InverseBB(n) is a monotonically increasing function that increases more slowly than any montonically increasing computable function, so k2^(-inverseBB(n)) is a monotonically decreasing function that decreases more slowly than any computable monotonically decreasing function.
To add to that explanation, you can prove that the number of people who can be simulated on a halting n-state Turing machine has no computable upper bound by considering a Turing machine that alternates between some computation and simulating humans every fixed number of steps. If we could compute an upper bound on the number of humans simulates we could compute whether the TM would halt by waiting for that many people to be simulated, similarly to how we could use BB(n) to determine whether any n-state TM will halt if we knew its value.
But this is not the case for the lottery. The payoff and its probability are known, and the expected gain is much less than the cost.
The expected gain is less than the cost.for the mugging as well—otherwise, it is not a mugging, but an invitation to make a wise investment. As for the probability of the lottery payout being known—doesn’t that depend on which lottery, and which punter—we are talking about?
It’s not just “very large payoff and very small probability”. Take a bunch of events of the form “N people get tortured”. if you use Solomonoff induction, your prior probability for these events will roughly decrease in log(N). However, if you aggregate human suffering linearly, the utility you assign to these events increases in N (otherwise, find events with utility linear in N—they exist if your utility function is unbounded). Therefore, your expected utility diverges as N goes to infinity. So for any certain cost, there’s a number N large enough for you to pay the cost.
But this is not the case for the lottery. The payoff and its probability are known, and the expected gain is much less than the cost.
The problem with Pascal’s Mugging is that we think the expected payoff of certain kinds of actions is huge (which probably reveals a problem with how we compute expected utility). The problem with lotteries is that we know the expected payoff is negative, but play anyway.
That isn’t correct; the prior will decrease more slowly than any computable function that monotonically decreases to zero.
Doesn’t it not decrease at all? After all, 3^^^^3 people get tortured is more likely than m people get tortured where m is some complicated integer between 0 and 3^^^^3 admitting no short description.
It doesn’t monotonically decrease but, for any probability p, there exists a number of people m such that the probability of n people get tortured, for any n > m, is less than p.
Huh, I don’t understand Solomonoff induction then. Explain?
Very roughly, the idea is that the prior probability that the universe is a (n+1) state Turing machine is half the prior probability that the universe is a n state Turing machine. Whereas the most anyone can offer you in a n state machine is BB(n) but the most they can offer you in a (n+1) state machine is BB(n+1)
So, again very roughly, the probability I can offer you BB(n) is roughly k2^(-n) where k is a very small constant.

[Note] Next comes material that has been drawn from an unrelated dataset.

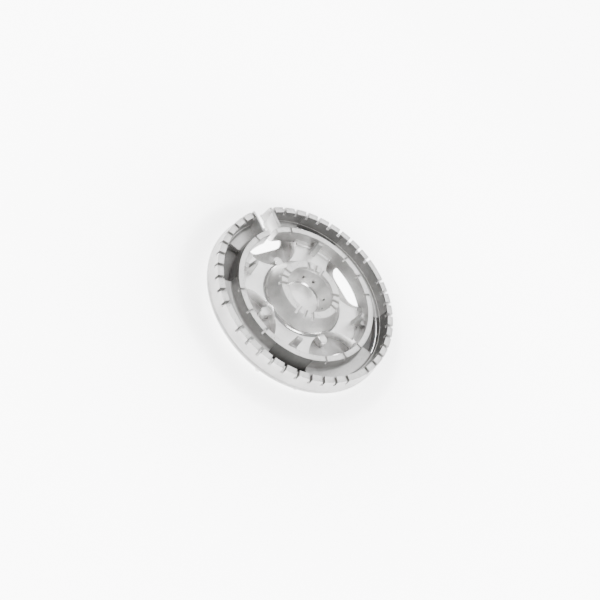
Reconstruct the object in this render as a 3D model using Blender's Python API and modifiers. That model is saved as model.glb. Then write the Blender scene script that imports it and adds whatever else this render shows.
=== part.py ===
"""Triple-ring gas burner head: a die-cast aluminium flame crown on its gas-duct base.

Units are metres, +Z is up, and the origin is on the crown's axis at the plane of its pegs' ends.
The ignition gap of the outer port ring faces +Y. The four spokes lie at 45, 135, 225 and 315
degrees, and the four air windows lie between them, at 0, 90, 180 and 270 degrees.
"""

import math

import bmesh
import bpy
from mathutils import Matrix, Vector

MM = 0.001
GAP = 0.3 * MM                       # clearance between pieces that rest on each other

# Heights above the feet
BASE_THICK = 1.5 * MM
SKIRT_BOTTOM = 1.8 * MM              # lower edge of the walls below the spoke deck
LUG_TOP = 6.8 * MM
FLANGE_BOTTOM = 5.9 * MM
SLAB_BOTTOM = 6.2 * MM               # underside of the deck and of the channel floor
FLOOR_TOP = 7.8 * MM                 # floor of the annular gas channel
DECK_TOP = 8.5 * MM
INNER_RING_TOP = 16.9 * MM
CUP_BRIM = 18.2 * MM
TOOTH_TOP = 18.25 * MM
HUB_TOP = 20.5 * MM

# Radii
BASE_RADIUS = 58.0 * MM
FLANGE_RADIUS = 65.0 * MM
TOOTH_OUTER_RADIUS = 63.3 * MM
TOOTH_INNER_RADIUS = 59.2 * MM
CHANNEL_RADIUS = 58.5 * MM           # foot of the outer ring's channel wall
INNER_RING_OUTER_RADIUS = 48.5 * MM
INNER_RING_INNER_RADIUS = 44.8 * MM
DECK_RADIUS = 43.9 * MM
HUB_FOOT_RADIUS = 28.9 * MM
HUB_RIM_RADIUS = 20.8 * MM
CUP_RADIUS = 16.0 * MM

# Ports
TOOTH_PITCHES = 44                   # ten slots and one long tooth in each quadrant
PORT_WIDTH = 1.8 * MM
PORT_DEPTH = 3.4 * MM
INNER_PORT_STEP = math.radians(18)   # three narrow ports over each air window
INNER_PORT_WIDTH = 1.1 * MM
INNER_PORT_DEPTH = 2.6 * MM
HUB_PORT_STEP = math.radians(15.5)   # three ports in the hub rim towards each spoke
HUB_PORT_WIDTH = 1.6 * MM
HUB_PORT_DEPTH = 2.0 * MM
CUP_HOLE_RADIUS = 0.95 * MM
CUP_HOLE_HEIGHT = 12.4 * MM

# Air windows: each is a circle that breaks into the inner ring's bore
WINDOW_CENTRE = 47.6 * MM
WINDOW_RADIUS = 21.5 * MM
SKIRT_THICK = 1.6 * MM
SKIRT_REACH = 57.0 * MM              # the window walls run on below the channel floor
BASE_WINDOW_NEAR = 40.3 * MM         # hub-side edge of the window in the base plate
BASE_WINDOW_FAR = 55.6 * MM
BASE_WINDOW_HALF = 15.6 * MM
BASE_WINDOW_CORNER = 6.5 * MM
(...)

So the probability I can offer you m utility is roughly k2^(-inverseBB(n)).
InverseBB(n) is a monotonically increasing function that increases more slowly than any montonically increasing computable function, so k2^(-inverseBB(n)) is a monotonically decreasing function that decreases more slowly than any computable monotonically decreasing function.

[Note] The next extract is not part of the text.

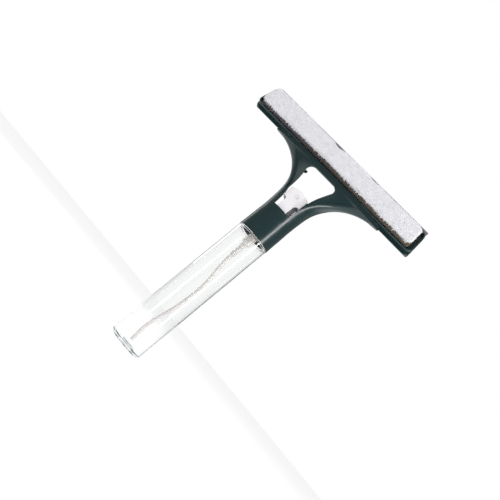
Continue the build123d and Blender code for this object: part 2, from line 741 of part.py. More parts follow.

Ooo, I get it! I was thinking of writing out the utility (log_base), but this is more general. Thanks!
To add to that explanation, you can prove that the number of people who can be simulated on a halting n-state Turing machine has no computable upper bound by considering a Turing machine that alternates between some computation and simulating humans every fixed number of steps. If we could compute an upper bound on the number of humans simulates we could compute whether the TM would halt by waiting for that many people to be simulated, similarly to how we could use BB(n) to determine whether any n-state TM will halt if we knew its value.
The expected gain is less than the cost.for the mugging as well—otherwise, it is not a mugging, but an invitation to make a wise investment. As for the probability of the lottery payout being known—doesn’t that depend on which lottery, and which punter—we are talking about?